The critics of railway policy who were able to force the passage of the interstate commerce act usually coupled the denunciation of the industrial monopolies with their attacks on common carriers; and, three years after the establishment of the interstate commerce commission, Congress, feeling that some kind of action was demanded by the political situation, passed the Sherman anti-trust law of 1890. There was no consensus of opinion among the political leaders as to the significance of the trust. Blaine declared that "trusts were largely a private affair with which neither the President nor any private citizen had any particular right to interfere." Speaker Reed dismissed the subject by announcing that he had heard "more idiotic raving, more pestiferous rant, on that subject than on all others put together." Judge Cooley, on seeing "the utterly heartless manner in which the trusts sometimes have closed many factories and turned men willing to be industrious into the streets in order that they may increase profits already reasonably large," asked whether the trust "as we see it is not a public enemy; whether it is not teaching the laborer dangerous lessons; whether it is not helping to breed anarchy."

In the midst of this general confusion of opinion on the trust, it is not surprising that Congress in the Sherman law of 1890 enunciated no clear principles. Apparently it intended to restore competition by declaring illegal "every contract, combination in the form of trust or otherwise, or conspiracy, in restraint of trade or commerce among the several states or with foreign nations." But a study of the debates over the law fails to show any consistent opinion as to what combinations were included within the prohibition or as to the exact meaning of "restraint of trade." Of course, the lawyers pointed at once to the simplicity of the old common law doctrine that conspiracies in restraint of trade are illegal, but this was an answer in verbiage which gave no real clew to concrete forms of restraint under the complex conditions of modern life.
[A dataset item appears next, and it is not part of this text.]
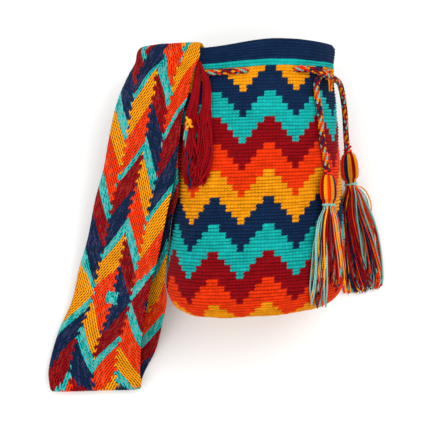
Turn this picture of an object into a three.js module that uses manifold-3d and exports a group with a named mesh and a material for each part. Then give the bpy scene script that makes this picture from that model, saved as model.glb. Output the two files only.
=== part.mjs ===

The vagueness of the Sherman anti-trust law was a subject of remark during its passage through Congress. O. H. Platt, in the Senate, criticized the bill as attacking all combinations, no matter what their practices or forms. "I believe," he said, "that every man in business—I do not care whether he is a farmer, a laborer, a miner, a sailor, manufacturer, a merchant—has a right, a legal and a moral right, to obtain a fair profit upon his business and his work; and if he is driven by fierce competition to a spot where his business is unremunerative, I believe it is his right to combine for the purpose of raising prices until they shall be fair and remunerative. This bill makes no distinction. It says that every combination which has the effect in any way to advance prices is illegal and void.... The theory of this bill is that prices must never be advanced by two or more persons, no matter how ruinously low they may be. That theory I denounce as utterly untenable, as immoral."

Senator Platt then went on to say that the whole subject had not been adequately considered and that the bill was a piece of politics, not of statesmanship. "I am sorry, Mr. President," he continued, "that we have not had a bill which had been carefully prepared, which had been thoughtfully prepared, which had been honestly prepared, to meet the object which we all desire to meet. The conduct of the Senate for the past three days—and I make no personal allusions—has not been in the line of the honest preparation of a bill to prohibit and punish trusts. It has been in the line of getting some bill with that title that we might go to the country with. The questions of whether the bill would be operative, of how it would operate, or whether it was within the power of Congress to enact it, have been whistled down the wind in this Senate as idle talk, and the whole effort has been to get some bill headed: 'A Bill to Punish Trusts,' with which to go to the country."